What to produce
Set down the material exactly as given, please, from its first line through the line that includes "return Matrix.Translation(laid(*start)) @".

(begin)

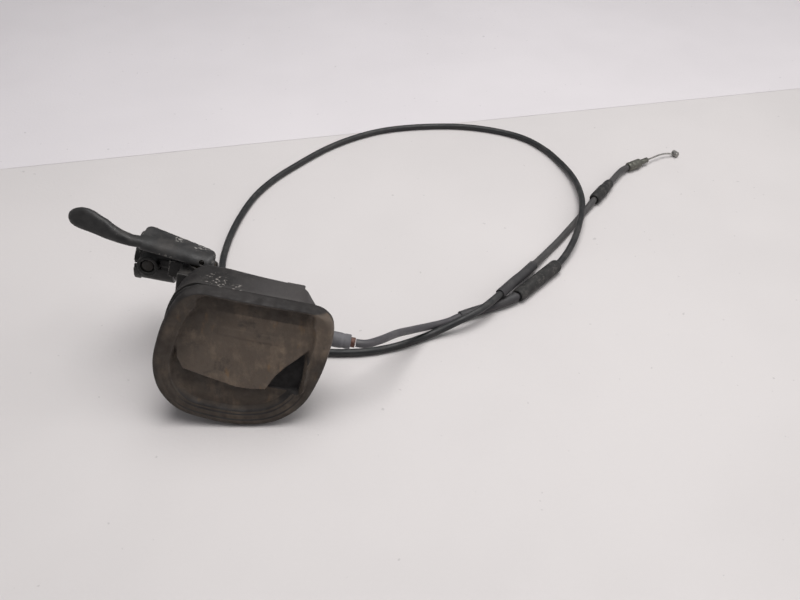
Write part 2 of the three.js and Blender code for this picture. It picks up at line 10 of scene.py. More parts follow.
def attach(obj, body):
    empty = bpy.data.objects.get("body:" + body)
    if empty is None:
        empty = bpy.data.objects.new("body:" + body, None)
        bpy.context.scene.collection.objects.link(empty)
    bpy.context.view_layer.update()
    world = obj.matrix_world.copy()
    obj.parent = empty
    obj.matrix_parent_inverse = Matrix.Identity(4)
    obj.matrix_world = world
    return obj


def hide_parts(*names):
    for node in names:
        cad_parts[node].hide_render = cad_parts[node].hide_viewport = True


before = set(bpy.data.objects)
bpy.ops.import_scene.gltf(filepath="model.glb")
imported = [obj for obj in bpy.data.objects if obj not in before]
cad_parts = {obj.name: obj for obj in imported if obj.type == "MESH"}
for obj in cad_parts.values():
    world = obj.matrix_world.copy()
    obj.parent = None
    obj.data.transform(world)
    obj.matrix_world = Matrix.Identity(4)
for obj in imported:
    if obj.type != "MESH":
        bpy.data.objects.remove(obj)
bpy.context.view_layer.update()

MM = 0.001
CENTRE = Vector((-108.135, 378.703, 0.0))  # layout point under the middle of the throttle, in mm
HOUSING_AT = Vector((-90.5, 327, 3.34))
ROLL = math.radians(12)
LEAN = math.radians(12)
CAMERA_HEIGHT = 370
CAMERA_PITCH = math.radians(40)
TOP = 84.5
COVER_TOP = 81


def laid(x, y, z):
    """A layout point in mm, in the row frame."""
    return (Vector((x, y, z)) - CENTRE) * MM


HOUSING_TURN = Matrix.Rotation(-LEAN, 4, "X") @ Matrix.Rotation(ROLL, 4, "Y")
HOUSING = Matrix.Translation(laid(*HOUSING_AT)) @ HOUSING_TURN


def in_housing(x, y, z):
    """A point of the housing's own frame in mm, in the row frame."""
    return HOUSING @ (Vector((x, y, z)) * MM)


def line_frame(start, direction):
    """A frame at a layout point whose x axis runs along a direction."""
    turn = Vector((1, 0, 0)).rotation_difference(Vector(direction).normalized())
    return Matrix.Translation(laid(*start)) @ turn.to_matrix().to_4x4()


# ---- camera, light and surroundings ----
def add_camera():
    data = bpy.data.cameras.new("camera")
    data.lens = 38.25
    data.sensor_width = 36
    data.clip_start = 0.01
    camera = bpy.data.objects.new("camera", data)
    camera.location = laid(0, 0, CAMERA_HEIGHT)
    camera.rotation_euler = (math.pi / 2 - CAMERA_PITCH, 0, 0)
    bpy.context.scene.collection.objects.link(camera)
    bpy.context.scene.camera = camera


def add_light(name, place, aim, size, power, colour=(1, 1, 1)):
    data = bpy.data.lights.new(name, "AREA")
    data.shape = "DISK"
    data.size = size
    data.energy = power
    data.color = colour
    light = bpy.data.objects.new(name, data)
    light.location = place
    light.rotation_euler = (Vector(aim) - Vector(place)).to_track_quat("-Z", "Y").to_euler()
    bpy.context.scene.collection.objects.link(light)


def add_surroundings():
    world = bpy.data.worlds.new("soft room")
    world.use_nodes = True
    world.node_tree.nodes["Background"].inputs["Color"].default_value = (0.97, 0.965, 1.0, 1)
    world.node_tree.nodes["Background"].inputs["Strength"].default_value = 0.225
    bpy.context.scene.world = world
    bpy.context.scene.view_settings.view_transform = "Standard"
    add_light("overhead", (0.45, 0.3, 1.5), (0.15, 0.1, 0), 1.3, 12, (1, 0.985, 0.97))
    add_light("far wash", (0.1, -0.05, 0.95), (0.05, 0.42, 0.05), 0.7, 4.4, (1, 0.985, 0.985))
    add_light("window", (1.4, -0.25, 0.9), (0.0, 0.05, 0.03), 1.2, 4.8, (1.0, 0.985, 0.975))
    floor = flat_sheet("floor", [(-4, -3, 0), (4, -3, 0), (4, 5, 0), (-4, 5, 0)])
    floor.data.materials.append(floor_material("pale floor", (0.655, 0.628, 0.622)))
    # A paler sheet past this line stands for a wall. It lies flat, so that it hides nothing from behind.
    foot = [laid(-326, 610.5, 0.2), laid(379, 756.5, 0.2)]
    along = (foot[1] - foot[0]).normalized()
    left, right = foot[0] - 3 * along, foot[1] + 3 * along
    away = 3 * Vector((-along.y, along.x, 0))
    backdrop = flat_sheet("backdrop", [left, right, right + away, left + away])
    backdrop.data.materials.append(floor_material("pale backdrop", (0.725, 0.695, 0.712)))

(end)

Solution for this task
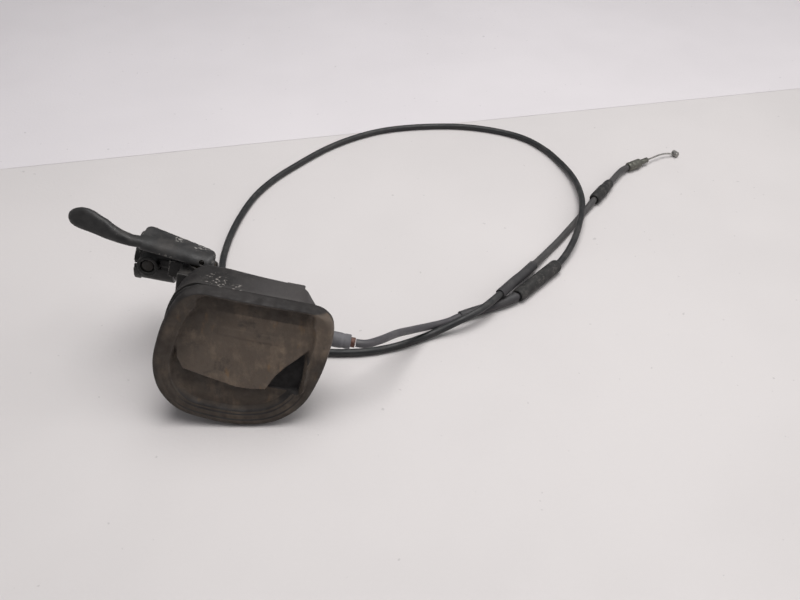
Write part 2 of the three.js and Blender code for this picture. It picks up at line 10 of scene.py. More parts follow.
def attach(obj, body):
    empty = bpy.data.objects.get("body:" + body)
    if empty is None:
        empty = bpy.data.objects.new("body:" + body, None)
        bpy.context.scene.collection.objects.link(empty)
    bpy.context.view_layer.update()
    world = obj.matrix_world.copy()
    obj.parent = empty
    obj.matrix_parent_inverse = Matrix.Identity(4)
    obj.matrix_world = world
    return obj


def hide_parts(*names):
    for node in names:
        cad_parts[node].hide_render = cad_parts[node].hide_viewport = True


before = set(bpy.data.objects)
bpy.ops.import_scene.gltf(filepath="model.glb")
imported = [obj for obj in bpy.data.objects if obj not in before]
cad_parts = {obj.name: obj for obj in imported if obj.type == "MESH"}
for obj in cad_parts.values():
    world = obj.matrix_world.copy()
    obj.parent = None
    obj.data.transform(world)
    obj.matrix_world = Matrix.Identity(4)
for obj in imported:
    if obj.type != "MESH":
        bpy.data.objects.remove(obj)
bpy.context.view_layer.update()

MM = 0.001
CENTRE = Vector((-108.135, 378.703, 0.0))  # layout point under the middle of the throttle, in mm
HOUSING_AT = Vector((-90.5, 327, 3.34))
ROLL = math.radians(12)
LEAN = math.radians(12)
CAMERA_HEIGHT = 370
CAMERA_PITCH = math.radians(40)
TOP = 84.5
COVER_TOP = 81


def laid(x, y, z):
    """A layout point in mm, in the row frame."""
    return (Vector((x, y, z)) - CENTRE) * MM


HOUSING_TURN = Matrix.Rotation(-LEAN, 4, "X") @ Matrix.Rotation(ROLL, 4, "Y")
HOUSING = Matrix.Translation(laid(*HOUSING_AT)) @ HOUSING_TURN


def in_housing(x, y, z):
    """A point of the housing's own frame in mm, in the row frame."""
    return HOUSING @ (Vector((x, y, z)) * MM)


def line_frame(start, direction):
    """A frame at a layout point whose x axis runs along a direction."""
    turn = Vector((1, 0, 0)).rotation_difference(Vector(direction).normalized())
    return Matrix.Translation(laid(*start)) @ turn.to_matrix().to_4x4()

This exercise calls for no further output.